My mom's cousin lives in an old metal-sided trailer in the desert, a few hours north of her favorite place on earth, the Grand Canyon. She raised five children who rarely visit her, but being a widow seems to suit her better than being a wife. Lois likes to be left alone, but she also loves to hear from far-flung friends and relatives. Before going blind last fall, she would write dozens of letters by hand, every week, to assorted penpals.

Losing those weekly letters hit me a lot harder than I ever imagined possible.

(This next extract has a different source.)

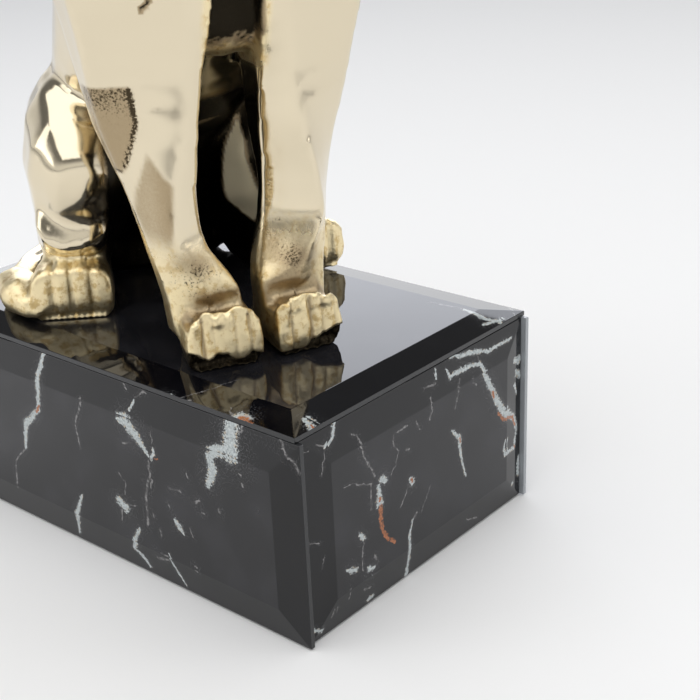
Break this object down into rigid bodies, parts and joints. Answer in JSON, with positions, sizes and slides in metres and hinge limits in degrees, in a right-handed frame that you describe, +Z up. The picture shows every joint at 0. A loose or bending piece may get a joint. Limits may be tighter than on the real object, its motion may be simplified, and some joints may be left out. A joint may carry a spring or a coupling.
{
  "type": "sitting lion figurine on a plinth",
  "caption": "Polished cast brass lion sitting upright with a locked mane, on a rectangular plinth of bevelled black marble-look glass panels.",
  "frame": {"origin": "middle of the plinth's underside, which the figurine stands on", "axes": "+Z up, -Y out of the plinth's short front side, +X towards its right side; the lion faces -Y turned 25 degrees towards -X"},
  "size_m": [0.187, 0.286, 0.4326],
  "materials": {
    "polished_brass": "mirror-polished pale gold casting, rough and pitted at the ankles and toes",
    "marble_glass": "clear glass over a black marble print with white and rust veins, bevelled and glossy",
    "felt_board": "board faced with matt black felt"
  },
  "bodies": {
    "root": {"lion": "polished_brass", "plinth_top": "marble_glass", "plinth_panel_front": "marble_glass", "plinth_panel_back": "marble_glass", "plinth_panel_left": "marble_glass", "plinth_panel_right": "marble_glass", "plinth_base": "felt_board"}
  },
  "joints": []
}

I confess, it sometimes felt like a chore to write her back with a letter or two a week, in this day and age of internet. Over the years, my penmanship has become as ghastly and illegible and hers, but we last-century letter writers are like the Enigma Code to our offspring. Lois has an adult son living with her, older than I am, but he will read letters to her only if they are printed or typed. No patience for that chicken scratching all these old women do. Now, I would gladly hand-write three letters a week to Lois, if only she still had the sight and good health to read them herself.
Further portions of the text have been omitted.